Now let's print the data structure. If you only want one element, this is sufficient:

print $AoA[3][2];

But if you want to print the whole thing, you can't just say:

print @AoA;         # WRONG

It's wrong because you'll see stringified references instead of your data. Perl never automatically dereferences for you. Instead, you have to roll yourself a loop or two. The following code prints the whole structure, looping through the elements of @AoA and dereferencing each inside the print statement:

for $row ( @AoA ) {
    print "@$row\n";
}

If you want to keep track of subscripts, you might do this:

for $i ( 0 .. $#AoA ) {
    print "row $i is: @{$AoA[$i]}\n";
}

or maybe even this (notice the inner loop):

for $i ( 0 .. $#AoA ) {
    for $j ( 0 .. $#{$AoA[$i]} ) {
        print "element $i $j is $AoA[$i][$j]\n";
    }
}

As you can see, things are getting a bit complicated. That's why sometimes it's easier to use a temporary variable on your way through:

for $i ( 0 .. $#AoA ) {
    $row = $AoA[$i];
    for $j ( 0 .. $#{$row} ) {
        print "element $i $j is $row->[$j]\n";
    }
}

Slices

If you want to access a slice (part of a row) of a multidimensional array, you're going to have to do some fancy subscripting.
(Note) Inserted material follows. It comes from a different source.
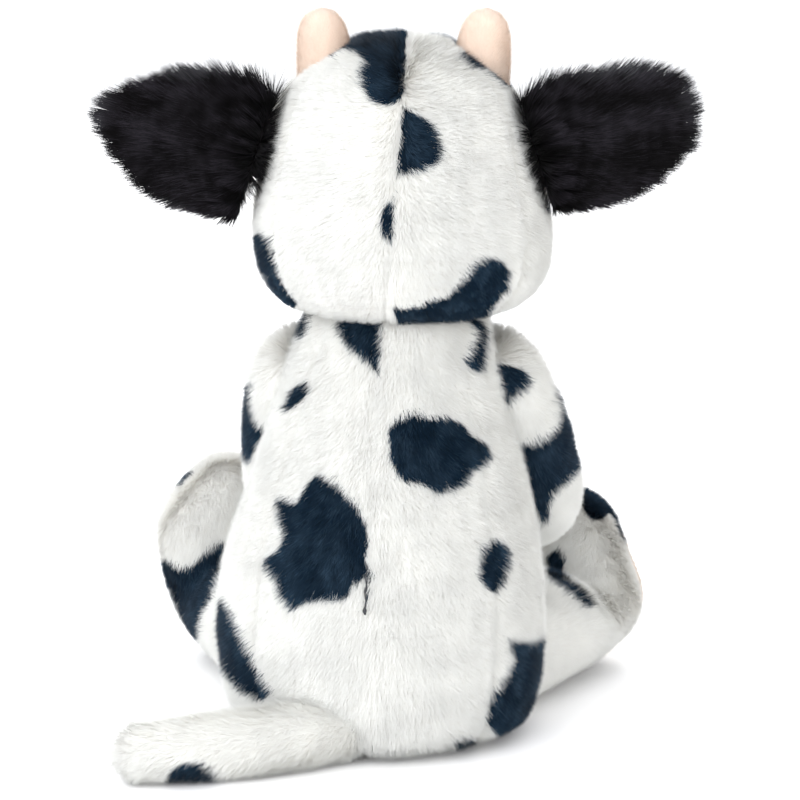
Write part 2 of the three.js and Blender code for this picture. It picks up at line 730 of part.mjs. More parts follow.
function muzzleForm(grow) {
  const sizes = vec(MUZZLE_HALF_WIDTH + grow, MUZZLE_HALF_DEPTH + grow, MUZZLE_HALF_HEIGHT + grow);
  const front = headMiddleY - (headRadiusAt(MUZZLE_LIFT) * HEAD_HALF_DEPTH) / HEAD_HALF_WIDTH;
  return ellipsoid(vec(0, front, MUZZLE_LIFT), sizes, grow < 0 ? SMALL_SIDE_COUNT : MUZZLE_SIDE_COUNT);
}

// Eyes: a domed button on a shank through the skin, held by a washer behind it.
const eyeLift = MUZZLE_LIFT + MUZZLE_HALF_HEIGHT + EYE_RISE;

function eyeFrame(side) {
  const angle = rad(EYE_SPREAD_DEG);
  const width = headRadiusAt(eyeLift);
  const depth = (width * HEAD_HALF_DEPTH) / HEAD_HALF_WIDTH;
  const out = vec((side * Math.sin(angle)) / width, -Math.cos(angle) / depth, 0).normalize();
  const place = vec(side * width * Math.sin(angle), headMiddleY - depth * Math.cos(angle), eyeLift);
  return { place, out };
}

function eyeForm(side) {
  const { place, out } = eyeFrame(side);
  const points = [new THREE.Vector2(0, 0), new THREE.Vector2(EYE_RADIUS, 0)];
  for (let i = 1; i <= CAP_STEP_COUNT; i++) {
    const turn = (Math.PI / 2) * (i / CAP_STEP_COUNT);
    points.push(new THREE.Vector2(EYE_RADIUS * Math.cos(turn), EYE_DOME * Math.sin(turn)));
  }
  points[points.length - 1].x = 0;
  const cap = new THREE.LatheGeometry(points, SMALL_SIDE_COUNT);
  cap.applyQuaternion(new THREE.Quaternion().setFromUnitVectors(vec(0, 1, 0), out));
  const base = place.clone().addScaledVector(out, GAP);
  cap.translate(base.x, base.y, base.z);
  const shank = rod(
    base.clone().addScaledVector(out, EYE_DOME / 2),
    place.clone().addScaledVector(out, -EYE_SHANK_LENGTH),
    EYE_SHANK_RADIUS,
    TINY_SIDE_COUNT,
  );
  return solid(cap).add(shank);
}

function washerForm(side) {
  const { place, out } = eyeFrame(side);
  const inner = place.clone().addScaledVector(out, -PILE_SKIN - GAP);
  const outer = inner.clone().addScaledVector(out, -WASHER_THICKNESS);
  const facet = Math.cos(Math.PI / TINY_SIDE_COUNT);
  const bore = rod(
    inner.clone().addScaledVector(out, OVERRUN),
    outer.clone().addScaledVector(out, -OVERRUN),
    (EYE_SHANK_RADIUS + WASHER_BORE_CLEARANCE) / facet,
    TINY_SIDE_COUNT,
  );
  return rod(inner, outer, WASHER_RADIUS).subtract(bore);
}

// The eye's hole through the skin, the flat it is pressed down on, and the pocket behind for its washer.
function eyeHole(side) {
  const { place, out } = eyeFrame(side);
  const facet = Math.cos(Math.PI / TINY_SIDE_COUNT);
  const pressed = rod(
    place,
    place.clone().addScaledVector(out, OVERRUN),
    (EYE_RADIUS + GAP) / Math.cos(Math.PI / SMALL_SIDE_COUNT),
  );
  const bore = rod(
    place.clone().addScaledVector(out, OVERRUN),
    place.clone().addScaledVector(out, -EYE_SHANK_LENGTH - GAP),
    (EYE_SHANK_RADIUS + WASHER_BORE_CLEARANCE) / facet,
    TINY_SIDE_COUNT,
  );
  return pressed.add(bore);
}

function washerPocket(side) {
  const { place, out } = eyeFrame(side);
  return rod(
    place.clone().addScaledVector(out, -PILE_SKIN),
    place.clone().addScaledVector(out, -PILE_SKIN - WASHER_THICKNESS - GAP * 2),
    (WASHER_RADIUS + GAP) / Math.cos(Math.PI / SMALL_SIDE_COUNT),
  );
}

const bothSides = (make) => wasm.Manifold.union(Object.values(sides).map(make));
const headGrooves = bothSides((side) => earGroove(side, 0));
const headOuter = headForm(0).subtract(headGrooves);
const headHollow = headForm(-PILE_SKIN, COARSE).subtract(
  bothSides((side) => earGroove(side, PILE_SKIN)),
);
const headFill = headForm(-PILE_SKIN - GAP, COARSE).subtract(
  bothSides((side) => earGroove(side, PILE_SKIN + GAP)),
);
const headHole = rod(vec(0, 0, -OVERRUN), vec(0, 0, PILE_SKIN * 2), NECK_OPENING_RADIUS, INNER_SIDE_COUNT);
const headPlug = rod(
  vec(0, 0, GAP / 2 + GAP),
  vec(0, 0, PILE_SKIN * 2),
  NECK_OPENING_RADIUS - GAP,
  INNER_SIDE_COUNT,
);
const aboveSeam = beyond(vec(0, 0, GAP), vec(0, 0, -1));
const headSkin = headOuter
  .subtract(headHollow)
  .subtract(headHole)
  .subtract(bothSides(eyeHole))
  .subtract(bothSides(washerPocket))
  .subtract(aboveSeam);
const headStuffing = headFill
  .add(headPlug)
  .subtract(bothSides(eyeHole))
  .subtract(bothSides(washerPocket));

const head = new THREE.Group();
head.position.copy(neck);
head.rotation.z = rad(HEAD_TURN_DEG);
head.add(piece("head_skin", headSkin, whitePile));
head.add(piece("head_stuffing", headStuffing, fibreFill));

const clearOfHead = headForm(GAP);
const muzzleOuter = muzzleForm(0).subtract(clearOfHead);
head.add(piece("muzzle_skin", muzzleOuter.subtract(muzzleForm(-MUZZLE_SKIN)), peachSuede));
head.add(
  piece("muzzle_stuffing", muzzleForm(-MUZZLE_SKIN - GAP).subtract(clearOfHead), fibreFill),
);

const clearOfHeadAtEars = clearOfHead.subtract(headGrooves);
for (const [name, side] of Object.entries(sides)) {
  head.add(piece(`eye_${name}`, eyeForm(side), glossBlack));
  head.add(piece(`eye_washer_${name}`, washerForm(side), nylon));
  const hornOuter = hornForm(side, 0).subtract(clearOfHead);
  const hornHollow = hornForm(side, -SUEDE_SKIN);
  head.add(piece(`horn_${name}_skin`, hornOuter.subtract(hornHollow), peachSuede));
  head.add(
    piece(
      `horn_${name}_stuffing`,
      hornForm(side, -SUEDE_SKIN - GAP).subtract(clearOfHead),
      fibreFill,
    ),
  );
  const ear = earForm(side, 0).subtract(clearOfHeadAtEars);
  const { root } = earFrame(side);
  const back = beyond(vec(0, root.y + GAP / 2, 0), vec(0, 1, 0));
  const front = beyond(vec(0, root.y - GAP / 2, 0), vec(0, -1, 0));
  head.add(piece(`ear_${name}_fur`, ear.intersect(back), blackPile));
  head.add(piece(`ear_${name}_lining`, ear.intersect(front), peachSuede));
}

const cow = new THREE.Group();
cow.add(torso, head);

export default cow;
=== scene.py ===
"""A seated plush cow, dressed over its CAD frame.

Every skin is a stuffed bag of pile fabric. Its form is worked out from the same measures as the
solids and swollen by Cloth. Blades of pile then grow on it, along the fabric's nap. Measures are in
millimetres in the frame's own axes. The cow faces -Y and its own left is +X.
"""

import json

import bpy
import numpy as np
from mathutils import Matrix


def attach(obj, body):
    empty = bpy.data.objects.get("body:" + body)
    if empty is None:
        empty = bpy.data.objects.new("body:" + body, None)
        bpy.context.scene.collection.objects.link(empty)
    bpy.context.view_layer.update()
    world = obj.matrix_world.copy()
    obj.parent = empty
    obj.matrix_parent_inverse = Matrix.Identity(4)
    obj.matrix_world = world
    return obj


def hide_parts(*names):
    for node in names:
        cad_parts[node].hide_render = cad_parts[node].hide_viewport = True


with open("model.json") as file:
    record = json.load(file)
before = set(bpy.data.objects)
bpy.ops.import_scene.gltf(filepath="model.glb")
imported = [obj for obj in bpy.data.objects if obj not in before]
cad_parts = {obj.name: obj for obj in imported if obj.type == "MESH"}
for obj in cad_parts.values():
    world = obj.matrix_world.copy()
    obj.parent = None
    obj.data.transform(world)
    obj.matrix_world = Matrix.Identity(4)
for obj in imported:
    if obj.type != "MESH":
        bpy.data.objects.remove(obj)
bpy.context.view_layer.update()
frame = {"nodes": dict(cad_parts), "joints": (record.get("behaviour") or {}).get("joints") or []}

MM = 0.001
TURN = 2 * np.pi
UP = np.array((0.0, 0.0, 1.0))
FAR = 99.0
SIDES = {"left": 1, "right": -1}

# The camera that was fitted to the photograph
PHOTO_PIXELS = 800
FOCAL_PIXELS = 2684
CAMERA_DISTANCE = 1100
CAMERA_RISE_DEG = 12
CAMERA_TURN_DEG = 185  # 180 is straight behind the cow
CAMERA_AIM = np.array((-8, 0, 141.4))
SENSOR_WIDTH = 36

# Body
BODY_HEIGHT = 180
BODY_HALF_WIDTH = 69
BODY_HALF_DEPTH = 57
BODY_LEAN = -6.5  # sideways, over its whole height
BODY_RADIUS_SHARES = (0.5, 0.78, 0.92, 0.99, 1, 0.965, 0.89, 0.79, 0.7, 0.62, 0.52)
BODY_LEVEL_SHARES = (0, 0.025, 0.09, 0.19, 0.33, 0.46, 0.57, 0.69, 0.79, 0.88, 1)
BODY_SEAM_FOOT = 2.5  # where the centre-back seam is at the floor, and how it leans
BODY_SEAM_LEAN = -0.029

# Head, in its own frame on the neck
NECK = np.array((-6.5, 0, 180))
HEAD_TURN_DEG = 5
HEAD_HEIGHT = 111.5
HEAD_HALF_WIDTH = 59.5
HEAD_HALF_DEPTH = 56
HEAD_FORWARD = 6
HEAD_RADIUS_SHARES = (0.5, 0.72, 0.87, 0.96, 1, 0.99, 0.95, 0.885, 0.79, 0.63, 0.42, 0.2)
HEAD_LEVEL_SHARES = (0, 0.045, 0.125, 0.22, 0.33, 0.45, 0.58, 0.71, 0.82, 0.905, 0.965, 0.995)
HEAD_SEAM_FOOT = 5
HEAD_SEAM_LEAN = -0.085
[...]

The pointer arrows give us a nice way to access a single element, but no such convenience exists for slices. You can always extract the elements of your slice one-by-one with a loop:

@part = ();
for ($y = 7; $y < 13; $y++) {
    push @part, $AoA[4][$y];
}

This particular loop could be replaced with an array slice:

@part = @{ $AoA[4] } [ 7..12 ];

If you want a two-dimensional slice, say, with $x running from 4..8 and $y from 7..12, here's one way to do it:

@newAoA = ();
for ($startx = $x = 4; $x <= 8; $x++) {
    for ($starty = $y = 7; $y <= 12; $y++) {
        $newAoA[$x - $startx][$y - $starty] = $AoA[$x][$y];
    }
}

In this example, the individual values within our destination two-dimensional array, @newAoA, are assigned one by one, taken from a two-dimensional subarray of @AoA. An alternative is to create anonymous arrays, each consisting of a desired slice of an @AoA subarray, and then put references to these anonymous arrays into @newAoA. We would then be writing references into @newAoA (subscripted once, so to speak) instead of subarray values into a twice-subscripted @newAoA. This method eliminates the innermost loop:

for ($x = 4; $x <= 8; $x++) {
    push @newAoA, [ @{ $AoA[$x] } [ 7..12 ] ];
}

Of course, if you do this often, you should probably write a subroutine called something like extract_rectangle. And if you do it very often with large collections of multidimensional data, you should probably use the PDL (Perl Data Language) module, available from CPAN.

Common Mistakes

As mentioned earlier, Perl arrays and hashes are one-dimensional. In Perl, even "multidimensional" arrays are actually one-dimensional, but the values along that dimension are references to other arrays, which collapse many elements into one. If you print these values out without dereferencing them, you will get the stringified references rather than the data you want. For example, these two lines:

@AoA = ( [2, 3], [4, 5, 7], [0] );
print "@AoA";

result in something like:

ARRAY(0x83c38) ARRAY(0x8b194) ARRAY(0x8b1d0)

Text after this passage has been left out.